You can catch your death by mixing water and electronics, as many a henchman has found out. But, for those plucky souls who want to keep taking pictures in damp conditions, help is at hand. Samsung has launched the waterproof and dust-proof WP10, a 12.2-megapixel compact camera with a 5x optical zoom and the ability to record 720p high-definition movies. At around £125, it doesn't cost much more than an unprotected compact snapper either.

Slanted and enchanted

Samsung claims the WP10 can survive being submerged in up to 3m of water, and withstand bullies kicking dust into its lens. But, unlike most rugged cameras, including the Fujifilm FinePix XP10 , Panasonic Lumix DMC-FT10 and  Olympus mju Tough-8000 , it isn't freeze-proof or shock-proof. That's a pity, as the knock-on effect of its smooth exterior is that fingers slip and slide across its surface, whether conditions are dry or wet, so you might drop it.

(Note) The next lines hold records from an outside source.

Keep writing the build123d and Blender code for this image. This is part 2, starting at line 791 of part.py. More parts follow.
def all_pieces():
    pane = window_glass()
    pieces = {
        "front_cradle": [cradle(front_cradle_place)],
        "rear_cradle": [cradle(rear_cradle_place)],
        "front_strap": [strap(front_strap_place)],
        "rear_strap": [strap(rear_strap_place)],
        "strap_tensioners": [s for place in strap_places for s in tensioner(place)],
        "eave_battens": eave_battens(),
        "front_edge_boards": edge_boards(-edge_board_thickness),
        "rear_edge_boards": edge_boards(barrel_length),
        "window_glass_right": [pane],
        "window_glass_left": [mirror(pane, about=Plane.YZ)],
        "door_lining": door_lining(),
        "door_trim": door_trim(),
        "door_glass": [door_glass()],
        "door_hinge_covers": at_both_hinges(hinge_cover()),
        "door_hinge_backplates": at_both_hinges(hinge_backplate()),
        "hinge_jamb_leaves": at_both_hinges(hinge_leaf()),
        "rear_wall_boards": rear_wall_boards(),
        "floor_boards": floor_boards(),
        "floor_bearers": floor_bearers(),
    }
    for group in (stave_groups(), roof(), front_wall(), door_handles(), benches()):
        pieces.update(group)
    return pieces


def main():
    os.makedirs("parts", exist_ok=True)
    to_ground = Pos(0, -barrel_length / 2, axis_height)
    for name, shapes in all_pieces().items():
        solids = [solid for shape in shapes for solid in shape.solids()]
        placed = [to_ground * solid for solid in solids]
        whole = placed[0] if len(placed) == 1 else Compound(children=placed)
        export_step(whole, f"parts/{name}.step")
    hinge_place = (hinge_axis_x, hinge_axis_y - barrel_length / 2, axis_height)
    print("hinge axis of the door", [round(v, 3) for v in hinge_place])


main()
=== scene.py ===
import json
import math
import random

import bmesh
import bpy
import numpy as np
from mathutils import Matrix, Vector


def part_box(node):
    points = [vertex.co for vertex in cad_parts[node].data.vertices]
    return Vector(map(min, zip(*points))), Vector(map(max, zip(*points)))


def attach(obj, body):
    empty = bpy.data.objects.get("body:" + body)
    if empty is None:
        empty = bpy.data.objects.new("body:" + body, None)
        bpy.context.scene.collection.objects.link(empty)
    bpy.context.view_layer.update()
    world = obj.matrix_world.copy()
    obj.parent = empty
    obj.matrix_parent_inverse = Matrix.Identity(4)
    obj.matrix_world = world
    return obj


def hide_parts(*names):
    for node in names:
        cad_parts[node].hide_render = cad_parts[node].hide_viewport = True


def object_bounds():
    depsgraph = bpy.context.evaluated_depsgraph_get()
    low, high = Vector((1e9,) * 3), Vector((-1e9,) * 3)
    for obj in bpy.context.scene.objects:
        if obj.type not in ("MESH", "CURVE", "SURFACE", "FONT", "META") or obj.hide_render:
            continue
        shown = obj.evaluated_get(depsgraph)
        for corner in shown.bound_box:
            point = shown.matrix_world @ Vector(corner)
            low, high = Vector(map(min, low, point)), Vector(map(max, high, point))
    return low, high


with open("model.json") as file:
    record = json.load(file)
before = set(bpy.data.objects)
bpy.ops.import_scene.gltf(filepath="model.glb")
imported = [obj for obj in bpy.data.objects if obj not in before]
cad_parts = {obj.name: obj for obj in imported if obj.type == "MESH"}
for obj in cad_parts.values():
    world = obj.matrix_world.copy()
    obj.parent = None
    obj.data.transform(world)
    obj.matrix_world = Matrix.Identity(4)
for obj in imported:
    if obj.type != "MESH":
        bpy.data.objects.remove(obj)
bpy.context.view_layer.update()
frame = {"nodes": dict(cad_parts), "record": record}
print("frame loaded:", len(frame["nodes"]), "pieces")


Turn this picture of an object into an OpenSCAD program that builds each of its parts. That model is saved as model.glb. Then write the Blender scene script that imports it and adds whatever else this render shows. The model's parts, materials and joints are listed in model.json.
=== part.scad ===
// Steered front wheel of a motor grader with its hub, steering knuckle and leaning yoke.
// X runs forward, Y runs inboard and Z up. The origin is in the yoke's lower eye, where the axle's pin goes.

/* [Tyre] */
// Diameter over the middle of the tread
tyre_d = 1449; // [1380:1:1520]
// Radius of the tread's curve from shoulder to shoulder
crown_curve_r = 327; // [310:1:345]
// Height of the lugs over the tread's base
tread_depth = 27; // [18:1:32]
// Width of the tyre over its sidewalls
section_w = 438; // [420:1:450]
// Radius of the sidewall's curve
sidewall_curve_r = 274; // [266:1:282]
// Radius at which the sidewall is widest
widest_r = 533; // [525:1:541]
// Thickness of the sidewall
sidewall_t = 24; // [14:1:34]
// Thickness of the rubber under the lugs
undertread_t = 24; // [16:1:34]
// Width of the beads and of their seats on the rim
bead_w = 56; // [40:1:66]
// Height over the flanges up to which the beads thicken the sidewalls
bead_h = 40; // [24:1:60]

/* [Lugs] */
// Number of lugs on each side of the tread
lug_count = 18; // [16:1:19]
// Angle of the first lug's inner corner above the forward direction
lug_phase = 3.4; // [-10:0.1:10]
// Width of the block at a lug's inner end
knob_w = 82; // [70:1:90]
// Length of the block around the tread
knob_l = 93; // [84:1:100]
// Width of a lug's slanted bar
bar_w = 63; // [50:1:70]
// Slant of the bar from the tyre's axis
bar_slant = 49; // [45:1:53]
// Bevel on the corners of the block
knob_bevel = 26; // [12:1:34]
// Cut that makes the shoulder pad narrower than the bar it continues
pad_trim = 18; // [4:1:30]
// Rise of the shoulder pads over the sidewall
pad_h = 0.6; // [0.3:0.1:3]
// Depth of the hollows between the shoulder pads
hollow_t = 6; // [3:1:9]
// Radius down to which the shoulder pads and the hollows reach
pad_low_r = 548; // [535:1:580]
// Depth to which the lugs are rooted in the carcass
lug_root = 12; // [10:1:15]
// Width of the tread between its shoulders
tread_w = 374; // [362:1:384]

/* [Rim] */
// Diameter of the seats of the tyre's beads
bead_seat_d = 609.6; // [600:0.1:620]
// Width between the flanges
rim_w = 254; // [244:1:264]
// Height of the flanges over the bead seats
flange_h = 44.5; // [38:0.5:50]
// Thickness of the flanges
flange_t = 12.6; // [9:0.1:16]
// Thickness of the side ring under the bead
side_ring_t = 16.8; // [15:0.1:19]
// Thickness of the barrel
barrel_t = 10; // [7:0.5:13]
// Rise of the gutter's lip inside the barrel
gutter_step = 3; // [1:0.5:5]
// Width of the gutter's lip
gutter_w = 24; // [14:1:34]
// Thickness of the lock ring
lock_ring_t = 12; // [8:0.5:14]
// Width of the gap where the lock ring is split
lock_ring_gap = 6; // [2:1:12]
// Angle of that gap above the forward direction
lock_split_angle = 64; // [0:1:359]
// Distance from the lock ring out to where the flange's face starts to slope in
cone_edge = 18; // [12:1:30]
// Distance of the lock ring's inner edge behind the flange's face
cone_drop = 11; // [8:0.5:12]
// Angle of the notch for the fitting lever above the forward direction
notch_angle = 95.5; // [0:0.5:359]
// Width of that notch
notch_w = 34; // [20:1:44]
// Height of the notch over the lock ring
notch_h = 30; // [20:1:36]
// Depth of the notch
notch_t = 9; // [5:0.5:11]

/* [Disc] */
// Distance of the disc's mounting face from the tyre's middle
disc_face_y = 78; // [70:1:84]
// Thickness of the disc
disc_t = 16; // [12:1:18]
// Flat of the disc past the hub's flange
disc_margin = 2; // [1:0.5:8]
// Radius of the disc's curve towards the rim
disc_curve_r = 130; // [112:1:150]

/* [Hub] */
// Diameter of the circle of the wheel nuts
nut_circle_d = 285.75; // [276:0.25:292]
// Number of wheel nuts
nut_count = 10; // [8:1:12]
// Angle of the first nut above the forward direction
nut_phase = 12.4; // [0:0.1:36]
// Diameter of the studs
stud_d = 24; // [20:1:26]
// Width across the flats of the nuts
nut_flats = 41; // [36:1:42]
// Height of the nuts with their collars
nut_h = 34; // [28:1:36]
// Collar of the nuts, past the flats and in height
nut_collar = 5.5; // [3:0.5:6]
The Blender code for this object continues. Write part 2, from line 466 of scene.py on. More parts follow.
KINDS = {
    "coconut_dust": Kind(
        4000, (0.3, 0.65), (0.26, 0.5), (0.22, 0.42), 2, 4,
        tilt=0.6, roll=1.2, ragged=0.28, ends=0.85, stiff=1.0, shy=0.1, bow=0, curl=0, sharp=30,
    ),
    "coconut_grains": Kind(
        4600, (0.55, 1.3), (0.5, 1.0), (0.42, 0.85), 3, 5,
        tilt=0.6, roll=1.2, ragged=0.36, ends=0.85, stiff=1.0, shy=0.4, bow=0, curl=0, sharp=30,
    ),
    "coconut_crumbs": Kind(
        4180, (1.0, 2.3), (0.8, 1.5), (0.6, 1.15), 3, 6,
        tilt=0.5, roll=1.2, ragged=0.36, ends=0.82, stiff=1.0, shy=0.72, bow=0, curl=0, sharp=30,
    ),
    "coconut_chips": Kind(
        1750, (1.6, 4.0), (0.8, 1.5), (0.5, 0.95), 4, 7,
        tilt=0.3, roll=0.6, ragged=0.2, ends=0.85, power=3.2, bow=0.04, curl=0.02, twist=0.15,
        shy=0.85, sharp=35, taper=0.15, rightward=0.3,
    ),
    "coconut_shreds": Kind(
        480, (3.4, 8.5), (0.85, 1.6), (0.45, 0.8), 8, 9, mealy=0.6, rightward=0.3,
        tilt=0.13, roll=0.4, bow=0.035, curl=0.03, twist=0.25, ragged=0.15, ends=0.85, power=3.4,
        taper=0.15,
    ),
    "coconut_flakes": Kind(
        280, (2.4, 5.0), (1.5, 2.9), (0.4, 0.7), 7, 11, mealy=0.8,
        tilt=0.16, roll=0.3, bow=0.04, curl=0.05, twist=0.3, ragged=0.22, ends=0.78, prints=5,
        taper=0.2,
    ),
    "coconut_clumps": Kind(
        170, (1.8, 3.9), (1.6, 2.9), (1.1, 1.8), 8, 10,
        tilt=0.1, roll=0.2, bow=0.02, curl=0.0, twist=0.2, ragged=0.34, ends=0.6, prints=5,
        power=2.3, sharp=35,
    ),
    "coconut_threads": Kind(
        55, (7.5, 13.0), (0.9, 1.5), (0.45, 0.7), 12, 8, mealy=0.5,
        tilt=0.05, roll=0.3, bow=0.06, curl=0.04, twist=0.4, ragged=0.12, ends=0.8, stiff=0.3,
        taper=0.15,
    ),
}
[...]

But, then again, Samsung has clearly put some thought into the camera's usability in other ways. For example, the lens is positioned so that it points upwards slightly (seven degrees more than usual). Samsung claims this promotes a more natural posture when taking photographs. Also, the shutter-release button is slanted in the other direction, which apparently both allows you to grip the camera more tightly, and reduces the possibility of your hands shaking and causing image blur.

Left on its default settings, the WP10 delivers more vivid colours than you'd normally see from a standard snapshot camera. By turning off the flash and using a tripod, a reasonable amount of detail has been retained (click image to enlarge).

Otherwise, image stabilisation comes in the form of software-based digital anti-shake, which boosts the shutter speed and ISO as appropriate. This type of image stabilisation is often seen on relatively cheap cameras. We'd have preferred mechanical-sensor-shift or optical-lens-based anti-shake, but the WP10 has clearly been made to hit a certain price point.

Given that fact, it's surprising that the camera offers an HDMI output for hooking it up directly to a flat-panel high-definition TV. This is a feature usually found on slightly more expensive models. The HDMI port is hidden under a thick flap on the camera's side. It comes at the expense of standard AV and USB connectivity, though, which is odd. Users will therefore need a separate card reader to download photos and video to their PC.

The mainly metal WP10 feels solid enough to fend off an angry crab. Nevertheless, it still only weighs 121g, without a battery and SD or SDHC memory card inserted in the base.

Underwater japes

With a press of the power button, the WP10 readies itself for action in just over a second. With a half press of the springy shutter-release button, focus and exposure are determined in just over a second, with the lens audibly creaking as it adjusts. Take a picture in single-shot mode and there's a 2 to 3 second wait while a JPEG is committed to memory, with the camera freezing while this is happening.

The 2.7-inch, 230,000-pixel LCD display is 'intelligent' in that it reads ambient lighting and makes brightness adjustments automatically. That means you won't need to fiddle with brightness settings whether you're underwater or on dry land. The screen's brightness can sometimes make images appear over-exposed, however.

We dunked the WP10 in our local pond. Not much is revealed below the water's surface. At least the image is colourful (click image to enlarge).

The WP10's buttons are no larger than those of a standard compact camera, which isn't necessarily what you want when you're trying to alter settings underwater. It's a good job, then, that Samsung has included its reasonably reliable 'smart auto' mode as the default setting, so you can just point and shoot.